Like most children born in the south you can trace the beginnings of this Million Dollar Idea to something that happened at an Applebee’s. Everyone loves to spoon in bed. Weather it’s your boyfriend, or girlfriend or some random person you thought was good looking at the bar the night before; spooning is for everyone. The one downfall to spooning is, that there is nowhere to put your arm that is not being utilized in the spoon. For centuries people have been trying to solve the curse to the free arm. I have seen National Geographic specials on the subject. A whole obtuse angle of the pentagon was dedicated to the matter. There are only 4 ways to put your free arm when you are the big spoon.
#1-You can put the arm up over you, but in one hour time you loose all feeling due to lack of blood flow.

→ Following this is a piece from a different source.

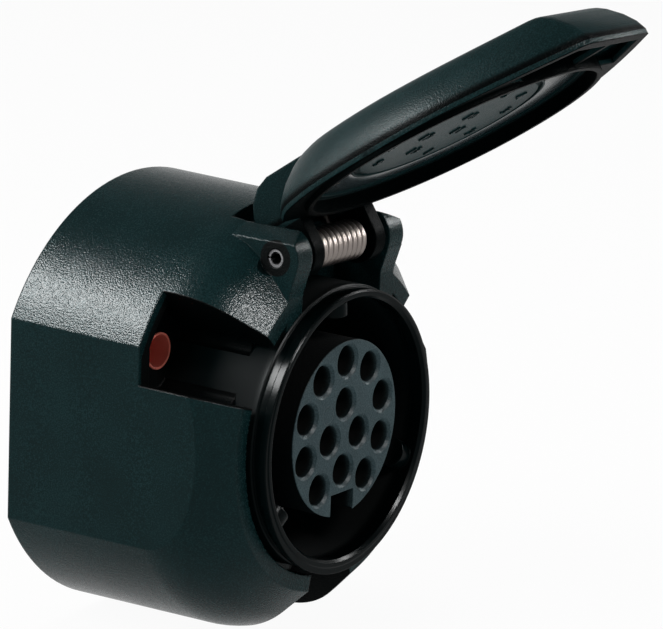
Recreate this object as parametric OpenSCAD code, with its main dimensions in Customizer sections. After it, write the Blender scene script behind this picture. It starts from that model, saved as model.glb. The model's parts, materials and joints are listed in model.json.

#2-Put the arm behind you, but the American Society for Shoulder and Elbow Therapists list it as the #1 cause of shoulder tightness. Also, the National Committee for Sleep Research credits it as the main source for daily fatigue from disturbed sleep.
#3-Put the arm under the other person, however it wakes the person up if you move whatsoever.
#4- Curl it up and rest your head on it like a pillow. Although the using your arm as a pillow is the leading cause to nightmares according to the International Board of Dream Experiments.
So my cure for this growing global epidemic is something I call the Spooning Bed. It is a bed that has a sleeve built into it. The sleeve allows you to slide your free arm into and prevents you from feeling discomfort of the scenarios mentioned above. Not only will this improve your quality of sleep it will also improve the quality of your love life. My imaginary team of scientists, and false fact finders has determined that people using these beds divorce probability percentage will drop from 50% to 49.5%.
Unlike the sham wow this thing practically sells itself. It’s a bed, it’s a spoon it’s a spooning bed! You love spooning, but you hate losing blood flow in your arm; the spooning bed solves all of that. It works when your sleeping when you are napping you can pretty much spoon your troubles away. People who buy this are yelling spooning bed EVERYTIME. For only $499, this thing will virtually fly off the shelf. Come on guys you are going to spend $100 a month on flowers every month anyways. You are throwing your money away like Charles Barkley at a strip club.
Here is a testimonial from a spooning bed customer, “The spooning bed is better than sex.”
I don’t know what you are waiting for. Ladies, spoon with your partner all night. Movies, books, sleeping will never be the same.